Читаем Lust for Life полностью

“Is that what being an artist means—selling? I thought it meant one who was always seeking without absolutely finding. I thought it means the contrary from ‘I know it, I have found it.’ When I say I am an artist, I only mean ‘I am seeking, I am striving, I am in it with all my heart.’”

“Nevertheless, you have a vicious character.”

“You suspect me of something—it is in the air—you think I am keeping something back. ‘Vincent is hiding something that cannot stand the light.’ What is it, Mauve? Speak to me frankly.”

Mauve went back to his easel and began applying paint. Vincent turned away and walked slowly over the sand.

He was right. There was something in the air. The Hague had learned about his relation to Christine. De Bock was the one to break the news. He blew in with a naughty smile on his bud-like mouth. Christine was posing, so he spoke in English.

“Well, well, Van Gogh,” he said, throwing off his heavy black overcoat and lighting a long cigarette. “It’s all over town that you’ve taken a mistress. I heard it from Weissenbruch, Mauve and Tersteeg. The Hague is up in arms about it.”

“Oh,” said Vincent, “so that’s what it’s all about.”

“You should be more discreet, old fellow. Is she some model about town? I thought I knew all the available ones.”

Vincent glanced over at Christine knitting by the fire. There was a homely sort of attractiveness about her as she sat there, sewing in her merino and apron, her eyes upon the little garment she was making. De Bock dropped his cigarette to the floor and jumped up.

“My God I” he exclaimed, “You don’t mean to tell me that’s your mistress?”

“I have no mistress, De Bock. But I presume that’s the woman they’re talking about.”

De Bock wiped some imaginary perspiration from his forehead and looked Christine over carefully. “How the devil can you bring yourself to sleep with her?”

“Why do you ask that?”

“My dear old chap, She’s a hag! The commonest sort of a hag! What can you be thinking about? No wonder Tersteeg was shocked. If you want a mistress, why don’t you pick up one of the neat little models about town? There are plenty of them around.”

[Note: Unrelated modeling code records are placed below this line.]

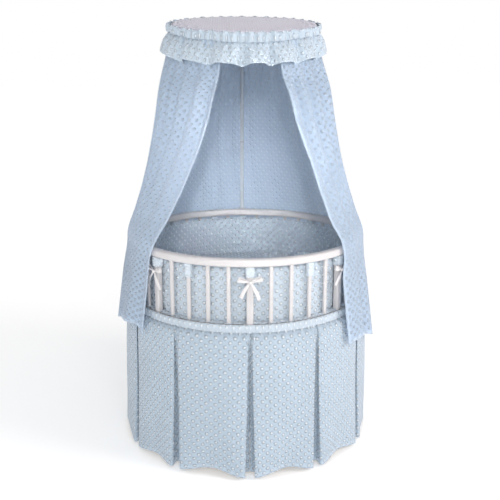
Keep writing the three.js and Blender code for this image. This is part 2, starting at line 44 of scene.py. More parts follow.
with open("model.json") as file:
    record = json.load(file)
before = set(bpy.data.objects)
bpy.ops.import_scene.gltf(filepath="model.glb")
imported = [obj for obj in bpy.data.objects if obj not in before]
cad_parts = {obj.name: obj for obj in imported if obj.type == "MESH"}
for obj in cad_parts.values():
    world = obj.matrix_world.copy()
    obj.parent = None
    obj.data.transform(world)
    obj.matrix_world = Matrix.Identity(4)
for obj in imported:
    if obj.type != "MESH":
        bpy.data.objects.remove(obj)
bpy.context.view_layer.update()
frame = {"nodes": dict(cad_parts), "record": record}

CLOTH_UV = "cloth"  # flat lengths in metres, for patterns that follow the cloth
HEM_MASK = "hem"  # 1 where a hem is turned, 0 elsewhere

RAIL_LOW, RAIL_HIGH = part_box("top_rail")
_, RING_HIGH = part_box("lower_ring")
_, BAND_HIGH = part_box("waist_band")
BUMPER_LOW, BUMPER_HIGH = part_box("bumper")
SKIRT_LOW, SKIRT_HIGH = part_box("skirt")
PAD_LOW, PAD_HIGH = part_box("mattress_pad")
SHEET_LOW, SHEET_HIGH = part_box("fitted_sheet")
HOOP_LOW, HOOP_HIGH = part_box("canopy_hoop")
_, SOCKET_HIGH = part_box("socket_upper")
DRAPE_LOW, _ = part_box("canopy_drape")
LOWER_POST_LOW, LOWER_POST_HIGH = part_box("canopy_post_lower")
UPPER_POST_LOW, UPPER_POST_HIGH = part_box("canopy_post_upper")
FRONT_POST_LOW, FRONT_POST_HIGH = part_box("post_front")

FRONT_BAY = 48.0  # degrees between the front post and the posts beside it
SIDE_BAY = (180.0 - FRONT_BAY) / 3
BAYS = [FRONT_BAY] + [SIDE_BAY] * 6 + [FRONT_BAY]
POSTS = [
    "front", "front_right", "right", "back_right", "back", "back_left", "left", "front_left",
]
POST_ANGLES = [math.radians(sum(BAYS[:i])) for i in range(len(BAYS))]
SLATS_PER_BAY = 4


# ---------------------------------------------------------------- sizes and colours
class BassinetSizes(bpy.types.PropertyGroup):
    """Sizes of the pieces that are made here."""

    post_width: FloatProperty(
        name="Post width", description="Width of each post seen from outside",
        default=0.019, min=0.01, unit="LENGTH",
    )
    post_thickness: FloatProperty(
        name="Post thickness", description="Radial thickness of each post",
        default=0.016, min=0.008, unit="LENGTH",
    )
    slat_width: FloatProperty(
        name="Slat width", description="Width of each slat seen from outside",
        default=0.011, min=0.006, unit="LENGTH",
    )
    slat_thickness: FloatProperty(
        name="Slat thickness", description="Radial thickness of each slat",
        default=0.008, min=0.004, unit="LENGTH",
    )
    rail_width: FloatProperty(
        name="Rail width", description="Radial width of the top rail",
        default=0.024, min=0.01, unit="LENGTH",
    )
    wire: FloatProperty(
        name="Hoop wire", description="Radius of the hoop's wire",
        default=0.004, min=0.001, unit="LENGTH",
    )
    hoop_tilt: FloatProperty(
        name="Hoop tilt", description="How far the hoop's front edge tips down",
        default=math.radians(9.4), subtype="ANGLE",
    )
    dot_pitch: FloatProperty(
        name="Dot pitch", description="Distance between neighbouring dots of the plush",
        default=0.0173, min=0.004, unit="LENGTH",
    )
    dot_height: FloatProperty(
        name="Dot height", description="How far the dots of the plush stand up",
        default=0.0055, min=0.0, unit="LENGTH",
    )
    cloth: FloatProperty(
        name="Cloth thickness", description="Thickness of the plush",
        default=0.0022, min=0.0005, unit="LENGTH",
    )
    pleats: IntProperty(
        name="Pleats", description="Inverted box pleats round the skirt", default=12, min=3,
    )
    ribbon: FloatProperty(
        name="Ribbon width", description="Width of the satin ribbon",
        default=0.0095, min=0.003, unit="LENGTH",
    )


class BassinetColours(bpy.types.PropertyGroup):
    """Colours of the finishes."""

    plush: FloatVectorProperty(
        name="Plush", description="Ground of the dotted plush",
        subtype="COLOR", size=3, min=0, max=1, default=(0.465, 0.56, 0.655),
    )
    # Painted highlight: the colour of the lit tops of the plush's dots, lighter than the ground
    plush_dot_highlight: FloatVectorProperty(
        name="Plush dots", description="Tops of the plush's dots",
        subtype="COLOR", size=3, min=0, max=1, default=(0.74, 0.80, 0.85),
    )
    paint: FloatVectorProperty(
        name="Paint", description="Paint of the rails, posts and slats",
        subtype="COLOR", size=3, min=0, max=1, default=(0.63, 0.61, 0.615),
    )
    ribbon: FloatVectorProperty(
        name="Ribbon", description="Satin ribbon of the bows",
        subtype="COLOR", size=3, min=0, max=1, default=(0.74, 0.72, 0.725),
    )
    tube: FloatVectorProperty(
        name="Canopy tube", description="Powder coat of the canopy's post and hoop",
        subtype="COLOR", size=3, min=0, max=1, default=(0.62, 0.66, 0.70),
    )
    floor: FloatVectorProperty(
        name="Floor", description="Studio floor",
        subtype="COLOR", size=3, min=0, max=1, default=(0.97, 0.97, 0.97),
    )


def sizes():
    return bpy.context.scene.bassinet_sizes


def colours():
    return bpy.context.scene.bassinet_colours


# ---------------------------------------------------------------- materials
def new_material(name):
    """An empty node material with its shader, and functions that add and link nodes."""
    material = bpy.data.materials.new(name)
    material.use_nodes = True
    tree = material.node_tree
    shader = tree.nodes["Principled BSDF"]

    def add(kind, inputs=None, **settings):
        made = tree.nodes.new("ShaderNode" + kind)
        for key, value in settings.items():
            setattr(made, key, value)
        for key, value in (inputs or {}).items():
            if isinstance(value, bpy.types.NodeSocket):
                tree.links.new(value, made.inputs[key])
            else:
                made.inputs[key].default_value = value
        return made

    def wire_up(output, socket):
        tree.links.new(output, shader.inputs[socket])

    return material, shader, add, wire_up


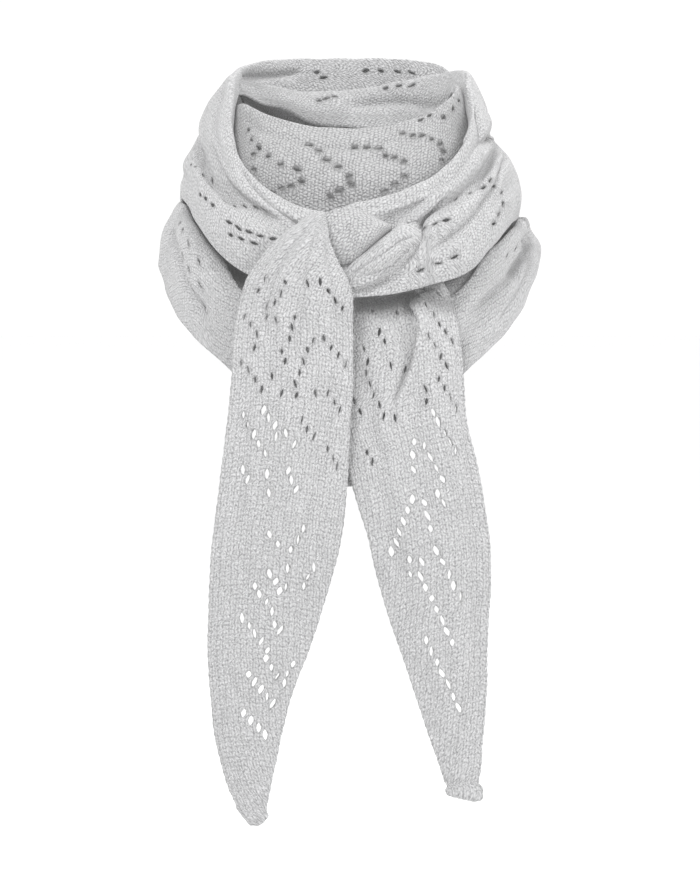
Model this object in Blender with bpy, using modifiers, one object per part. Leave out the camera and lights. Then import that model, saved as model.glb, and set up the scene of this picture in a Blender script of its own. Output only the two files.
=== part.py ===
"""A knitted triangle shawl, worn: the centre lies over the throat and chest with its point down,
both arms pass behind the neck, cross there, come forward over the shoulders and are knotted in
front, and their ends hang as two tails. Metres, +Z up, +Y to the back, the neck's axis at the origin.
"""

import math
from collections import namedtuple

import bmesh
import bpy
import numpy as np

MM = 0.001
NECK_HALF_WIDTH = 76 * MM
NECK_HALF_DEPTH = 58 * MM
WALL = 2.0 * MM
SEAM = 0.3 * MM
WALE = 4.4 * MM
COURSE = 3.55 * MM
EYELET_WIDTH = 3.4 * MM
EYELET_LENGTH = 5.4 * MM
YARN_GREY = (0.74, 0.74, 0.75, 1.0)
YARN_ROUGHNESS = 0.9

# A ring stretch is a row of sections at angles round the neck: 0 at the front, positive to the
# right as seen from the front, 180 at the nape. Each section is a line from the neck edge to the
# hem through named points, each so far out from the neck opening and so far up, in millimetres.

Centre = namedtuple(
    "Centre",
    "angle rim_out rim_up throat_out throat_up tuck_out tuck_up valley_out"
    " ridge_out ridge_up flank_out flank_up hem_out hem_up",
)
CENTRE_SECTIONS = (
    Centre(-150, 26, -22, 30, -30, 33, -40, 35, 38, -62, 40, -78, 40, -92),
    Centre(-130, 21, 0, 27, -14, 32, -28, 37, 42, -60, 46, -82, 46, -104),
    Centre(-110, 8, 30, 20, 10, 28, -14, 38, 49, -52, 57, -74, 56, -96),
    Centre(-90, 3, 41, 15, 18, 26, -8, 40, 54, -44, 66, -62, 66, -84),
    Centre(-75, 5, 36, 16, 12, 28, -14, 42, 55, -42, 69, -66, 67, -94),
    Centre(-60, 7, 32, 21, 2, 34, -28, 46, 63, -48, 75, -82, 71, -114),
    Centre(-45, 9, 27, 30, -6, 42, -42, 56, 79, -74, 84, -106, 79, -134),
    Centre(-30, 10, 19, 35, -14, 46, -56, 60, 84, -114, 85, -140, 83, -161),
    Centre(-15, 11, 17, 37, -17, 49, -60, 58, 66, -124, 68, -165, 68, -206),
    Centre(0, 12, 15, 38, -19, 49, -62, 56, 60, -130, 64, -186, 65, -240),
    Centre(15, 12, 17, 38, -17, 49, -60, 58, 65, -124, 68, -165, 68, -206),
    Centre(30, 11, 19, 36, -12, 46, -54, 58, 80, -112, 84, -138, 84, -160),
    Centre(45, 10, 27, 31, -5, 42, -44, 54, 71, -76, 80, -108, 77, -134),
    Centre(60, 8, 32, 22, 2, 34, -34, 44, 61, -60, 70, -89, 67, -116),
    Centre(75, 5, 36, 17, 10, 30, -24, 42, 57, -56, 66, -74, 64, -95),
    Centre(90, 4, 41, 15, 16, 28, -18, 42, 59, -55, 66, -68, 64, -85),
    Centre(110, 9, 28, 24, -6, 36, -34, 46, 58, -62, 64, -80, 62, -98),
    Centre(117, 43, -40, 49, -54, 54, -66, 57, 61, -80, 63, -94, 61, -105),
    Centre(124.2, 50, -56, 55, -62, 58, -68, 60, 61, -84, 62, -97, 60, -108),
)

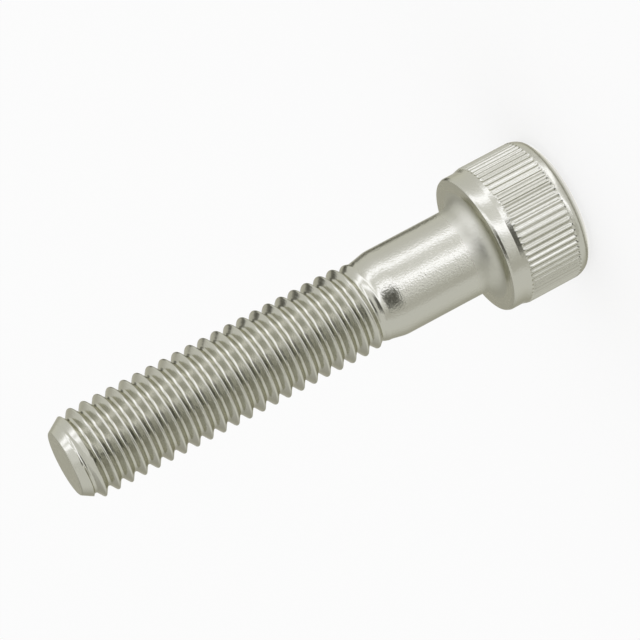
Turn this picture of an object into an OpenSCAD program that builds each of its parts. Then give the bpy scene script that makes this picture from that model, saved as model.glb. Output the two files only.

“As I told you once before, De Bock, this woman is not my mistress.”

“Then what . . .?”

“She’s my wife!”

De Bock closed his tiny lips over his teeth with the gesture of a man tucking a buttonhole around a button.

“Your wife!”

“Yes. I intend to marry her.”

“My God!”

De Bock threw one last look of horror and repulsion at Christine, and fled without even putting on his coat.

“What were you saying about me?” asked Christine.

Vincent crossed and looked down at her for a moment. “I told De Bock that you are going to be my wife.”

Christine was silent for a long time, her hands working busily. Her mouth hung slightly open and her tongue would dart quickly, like the tongue of a snake, to moisten the rapidly drying lips.

“You would really marry me, Vincent? Why?”

“If I don’t marry you, it would have been kinder of me to let you alone. I want to go through the joys and sorrows of domestic life in order to paint it from my own experience. I was in love with a woman once, Christine. When I went to her house, they told me I disgusted her. My love was true and honest and strong, Christine, and when I came away I knew it had been killed. But after death there is a resurrection; you were that resurrection.”

“But you can’t marry me! What about the children? And your brother may stop sending the money.”

“I respect a woman who is a mother, Christine. We’ll keep the new baby and Herman here with us, the others can stay with your mother. As for Theo . . . yes . . . he may cut off my head. But when I write him the full truth I do not think he will abandon me.”

He sat on the floor by her feet. She was looking so much better than when he had first met her. There was a little touch of happiness in her melancholy brown eyes. A new spirit of life had come to her whole personality. Posing had not been easy for her, but she had worked hard and patiently. When he first met her, she had been coarse and ill and miserable; now her whole manner was more quiet. She had found new health and life. As he sat there looking up into her crude, marked face into which a slight note of sweetness had come, he thought once again of the line from Michelet: “Comment se fait-il qu’il y ait sur la terre une femme seule désespérée?”

“Sien, we’ll skimp and be as saving as possible, won’t we? I fear there will come a time when I shall be quite without means. I shall be able to help you until you go to Leyden, but when you come back I don’t know how you will find me, with or without bread. What I have I will share with you and the child.”

Christine slipped off the chair, on to the floor beside him, put her arms about his neck and laid her head on his shoulder.